Oh, say can you see… Oh, Canada!

The London Olympics highlight many obvious similarities between the United States and Great Britain, first and foremost, our shared language. Yet what about our arguably even more similar neighbors to the north, Canada? Not only do we share the same vocabulary but the same landmass as well. I bring this up because lately I’ve been spending a lot of time in Canada, thanks to an exciting piece of new business there.

I’m hardly a frequent visitor to the Provinces, having perhaps visited 3 or 4 times in my life. And always to Toronto, which, being so close, is fairly Americanized. At least in comparison to Calgary…

Calgary is a boomtown of sorts, built on oil and livestock. It’s in the middle of Canada’s vast grasslands and close to some of the prettiest mountains in the world. But I haven’t been sightseeing. Mostly, I’ve been attending business meetings. However, that doesn’t preclude me from observing the culture. Ask any seasoned traveler how you learn about a place. Via its people.

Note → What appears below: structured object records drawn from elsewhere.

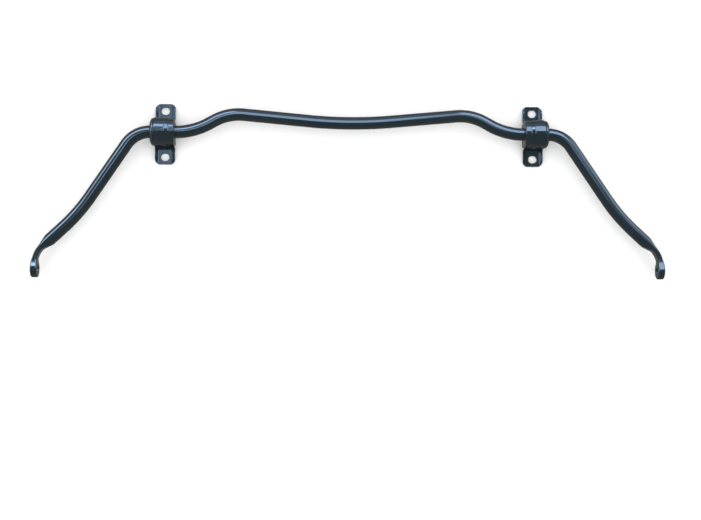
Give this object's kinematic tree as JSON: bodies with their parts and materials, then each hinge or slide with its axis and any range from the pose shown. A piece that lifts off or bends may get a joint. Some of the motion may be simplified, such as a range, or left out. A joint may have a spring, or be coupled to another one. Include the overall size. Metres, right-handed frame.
{
  "type": "sway bar",
  "caption": "Vehicle sway bar: a bent steel bar with a forged link eye at each end, turning in slit rubber bushings held by stamped chassis straps.",
  "frame": {"origin": "centre of the four chassis bolt holes, on the plane that the straps' feet bolt to", "axes": "+X along the bar to its right-hand end, +Y away from the link eyes, +Z away from the chassis"},
  "size_m": [1.0016, 0.2815, 0.0452],
  "materials": {
    "bar_paint": "gloss",
    "strap_paint": "gloss",
    "bushing_rubber": "satin"
  },
  "bodies": {
    "chassis_mounts": {"bracket_left": "strap_paint", "bracket_right": "strap_paint", "bushing_left": "bushing_rubber", "bushing_right": "bushing_rubber"},
    "bar": {"bar": "bar_paint"}
  },
  "joints": [
    {"name": "bar_roll", "type": "hinge", "parent": "chassis_mounts", "child": "bar", "pos_m": [0, 0, 0.022], "axis": [1, 0, 0], "range_deg": [-20, 20]}
  ]
}
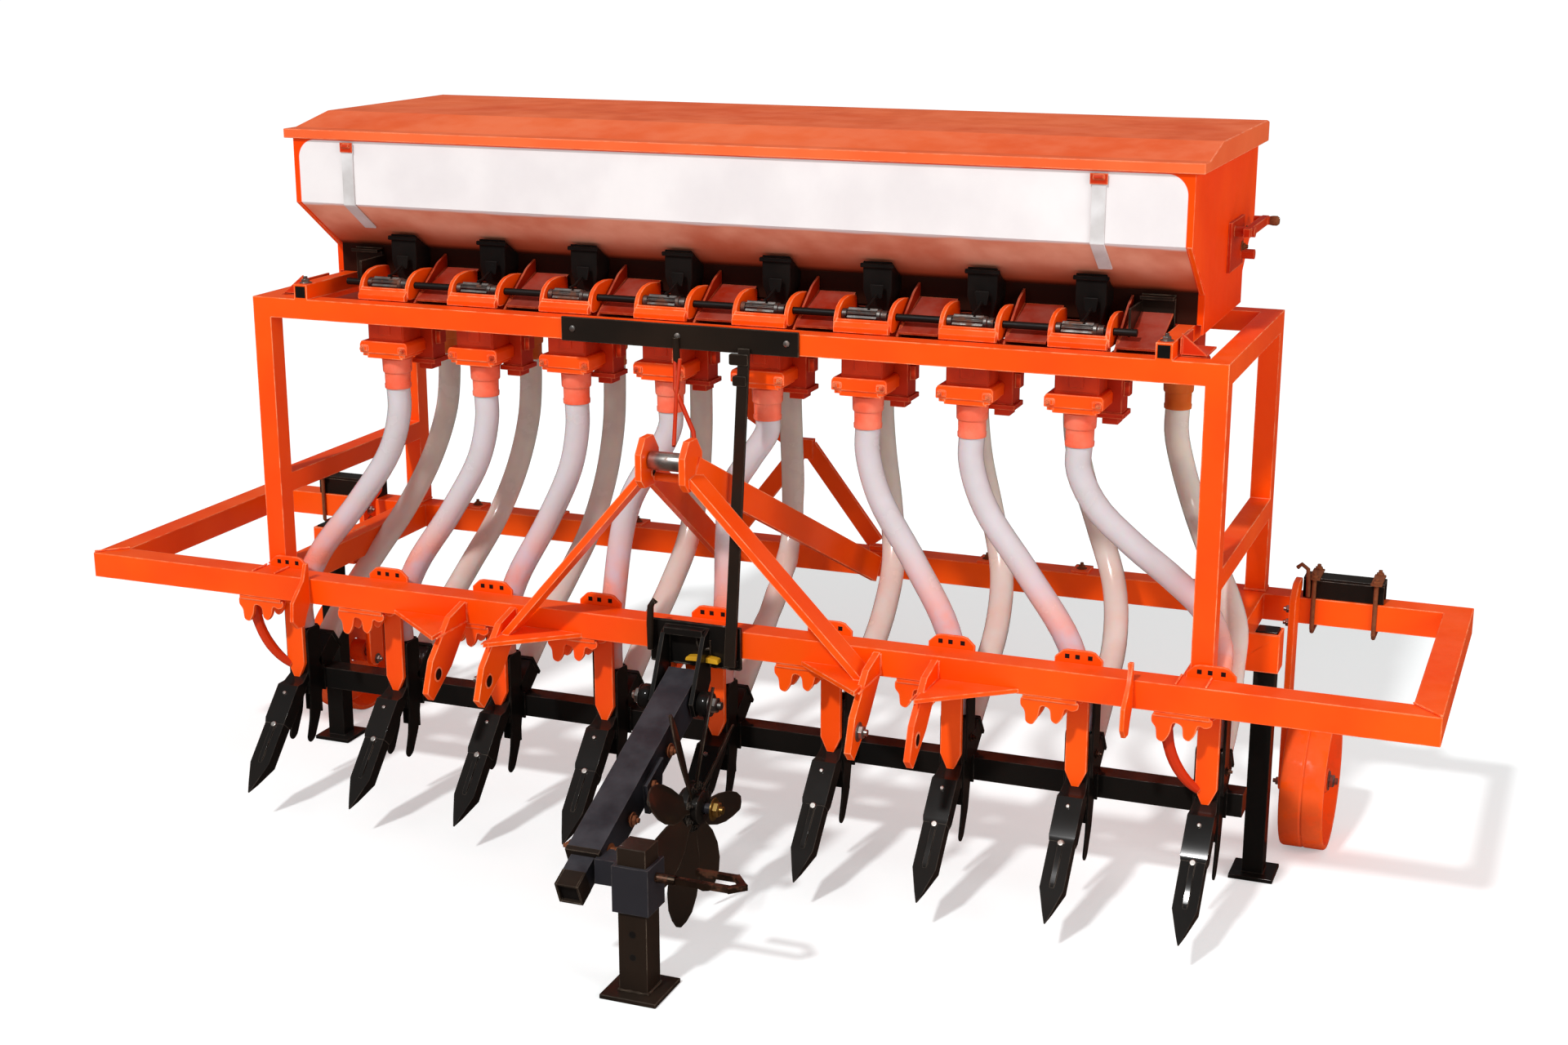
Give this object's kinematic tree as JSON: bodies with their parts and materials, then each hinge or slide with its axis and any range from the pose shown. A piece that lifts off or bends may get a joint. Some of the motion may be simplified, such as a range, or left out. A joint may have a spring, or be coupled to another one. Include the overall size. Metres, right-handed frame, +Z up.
{
  "type": "seed drill",
  "caption": "Tractor-mounted seed drill: a toolbar with tynes and boots, a rack with a long lidded hopper and metering units, hanging seed tubes, gauge wheels and a ground-driven star wheel.",
  "frame": {"origin": "bottom centre of the bounding box, on the ground", "axes": "+X along the width towards the end with the rate lever, +Y from the hitch to the rear, +Z up"},
  "size_m": [2.6, 1.244, 1.33],
  "materials": {
    "orange_paint": "semi-gloss",
    "black_paint": "semi-gloss",
    "zinc_plate": "satin",
    "orange_plastic": "gloss",
    "black_plastic": "matte",
    "milky_tube": "translucent satin"
  },
  "bodies": {
    "drill_frame": {"main_frame": "orange_paint", "rack_frame": "orange_paint", "hitch_mast": "orange_paint", "hitch_plate_left": "orange_paint", "hitch_plate_right": "orange_paint", "rear_brace": "orange_paint", "hopper": "orange_paint", "rate_lever": "orange_paint", "wheel_bracket_left": "orange_paint", "wheel_bracket_right": "orange_paint", "tyne_1": "orange_paint", "tyne_2": "orange_paint", "tyne_3": "orange_paint", "tyne_4": "orange_paint", "tyne_5": "orange_paint", "tyne_6": "orange_paint", "tyne_7": "orange_paint", "tyne_8": "orange_paint", "tyne_9": "orange_paint", "rack_bar": "black_paint", "boot_rail": "black_paint", "drive_bracket": "black_paint", "tie_strap": "black_paint", "top_link_pin": "zinc_plate", "latch_strap_left": "zinc_plate", "latch_strap_right": "zinc_plate", "front_meter_bank": "orange_plastic", "rear_meter_bank": "orange_plastic", "feed_chutes": "black_plastic", "front_tube_1": "milky_tube", "front_tube_2": "milky_tube", "front_tube_3": "milky_tube", "front_tube_4": "milky_tube", "front_tube_5": "milky_tube", "front_tube_6": "milky_tube", "front_tube_7": "milky_tube", "front_tube_8": "milky_tube", "rear_tube_1": "milky_tube", "rear_tube_2": "milky_tube", "rear_tube_3": "milky_tube", "rear_tube_4": "milky_tube", "rear_tube_5": "milky_tube", "rear_tube_6": "milky_tube", "rear_tube_7": "milky_tube", "rear_tube_8": "milky_tube", "rear_tube_9": "milky_tube"},
    "hopper_lid": {"hopper_lid": "orange_paint"},
    "gauge_wheel_left": {"gauge_wheel_left": "orange_paint"},
    "gauge_wheel_right": {"gauge_wheel_right": "orange_paint"},
    "rear_stand_left": {"rear_stand_left": "black_paint"},
    "rear_stand_right": {"rear_stand_right": "black_paint"},
    "drive_arm": {"drive_arm": "black_paint", "stand_lock_pin": "zinc_plate"},
    "drive_wheel": {"drive_wheel": "black_paint"},
    "front_stand_leg": {"front_stand_leg": "black_paint"},
    "metering_shaft": {"metering_shaft": "zinc_plate"}
  },
  "joints": [
    {"name": "hopper_lid_hinge", "type": "hinge", "parent": "drill_frame", "child": "hopper_lid", "pos_m": [0, 0.624, 1.297], "axis": [-1, 0, 0], "range_deg": [0, 100]},
    {"name": "gauge_wheel_left_spin", "type": "hinge", "parent": "drill_frame", "child": "gauge_wheel_left", "pos_m": [-1.04, 0.428, 0.13], "axis": [1, 0, 0], "continuous": true},
    {"name": "gauge_wheel_right_spin", "type": "hinge", "parent": "drill_frame", "child": "gauge_wheel_right", "pos_m": [1.04, 0.428, 0.13], "axis": [1, 0, 0], "continuous": true},
    {"name": "rear_stand_left_slide", "type": "slide", "parent": "drill_frame", "child": "rear_stand_left", "axis": [0, 0, 1], "range_m": [0, 0.25]},
    {"name": "rear_stand_right_slide", "type": "slide", "parent": "drill_frame", "child": "rear_stand_right", "axis": [0, 0, 1], "range_m": [0, 0.25]},
    {"name": "drive_arm_pivot", "type": "hinge", "parent": "drill_frame", "child": "drive_arm", "pos_m": [0, -0.152, 0.344], "axis": [1, 0, 0], "range_deg": [0, 18]},
    {"name": "drive_wheel_spin", "type": "hinge", "parent": "drive_arm", "child": "drive_wheel", "pos_m": [0.108, -0.328, 0.226], "axis": [1, 0, 0], "continuous": true},
    {"name": "front_stand_slide", "type": "slide", "parent": "drive_arm", "child": "front_stand_leg", "axis": [0, 0, 1], "range_m": [0, 0.125]},
    {"name": "metering_shaft_spin", "type": "hinge", "parent": "drill_frame", "child": "metering_shaft", "pos_m": [0, 0.04, 1.023], "axis": [1, 0, 0], "continuous": true}
  ],
  "couplings": [
    {"joint": "metering_shaft_spin", "follows": "drive_wheel_spin", "ratio": 1}
  ]
}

Let’s start with a pair of clichés. 1) Canadians are annoyingly friendly and chatty. 2) They think we are not. Those are the mostly-accurate headlines but it’s the details where shit gets interesting. Not only are we Americans perceived as a lot less “nice” than they are but (if newspaper editorials and overheard conversations are any indication) we are also a hopelessly violent, gun-obsessed society getting worse everyday. Given current events in Colorado and Wisconsin, I don’t blame Canada for looking askance at their neighbors to the south. We are a violent, gun-obsessed society.

Don’t hate us ’cause we’re nice!

America, Fuck Yeah!

While not particularly dangerous (and yes this is a stupid comparison), Canada’s preternatural extroversion can be pretty f—king annoying, especially when you’re on a plane, trying to read or sleep or do anything other than talk. It’s true. Canadians love talking to strangers. Beats shooting them… but still.

And so I actually think I got caught in the crossfire between my aggressive, introverted Americanism and Canada’s shiny, happy friendly-ism. It happened at airport customs, upon entering their country. The agent asked how my flight was. I leveled with him. “It was brutal. A baby in front of me screamed the entire way.” Which was true. That infant wailed like Celine Dion. Instead of commiserating with me, man-to-man, the officer abruptly went the complete other way. His demeanor changed. For worse. He began subjecting me to a litany of questions, each one more interrogative than the last. It was like he was taking his country’s overtime Olympic loss to the States out on me! When I became flustered and annoyed Dudley sent me to the back room for further interrogation, this time by some gal in a gun vest. This one hated me even more than her colleague. And I know why. Because I had the nerve to be a nervy American. It was like, ‘We don’t disrespect crying babies in Canada…And you better not either.’

Obviously, I can’t substantiate any of this. Maybe they assumed since I worked in advertising that I was potentially a terrorist, which is not unreasonable come to think of it. Still, the entire episode had a trippy quality, like ‘Is this really happening?’ ‘Am I about to get arrested?’

Later, I discovered certain animus toward professional Americans was for fear we were there to take Canadian jobs. I’m no expert on NAFTA but that’s a two way street, eh? And besides, if the Canadian authorities knew how much allowance I spent on Rush albums they’d have given me a break.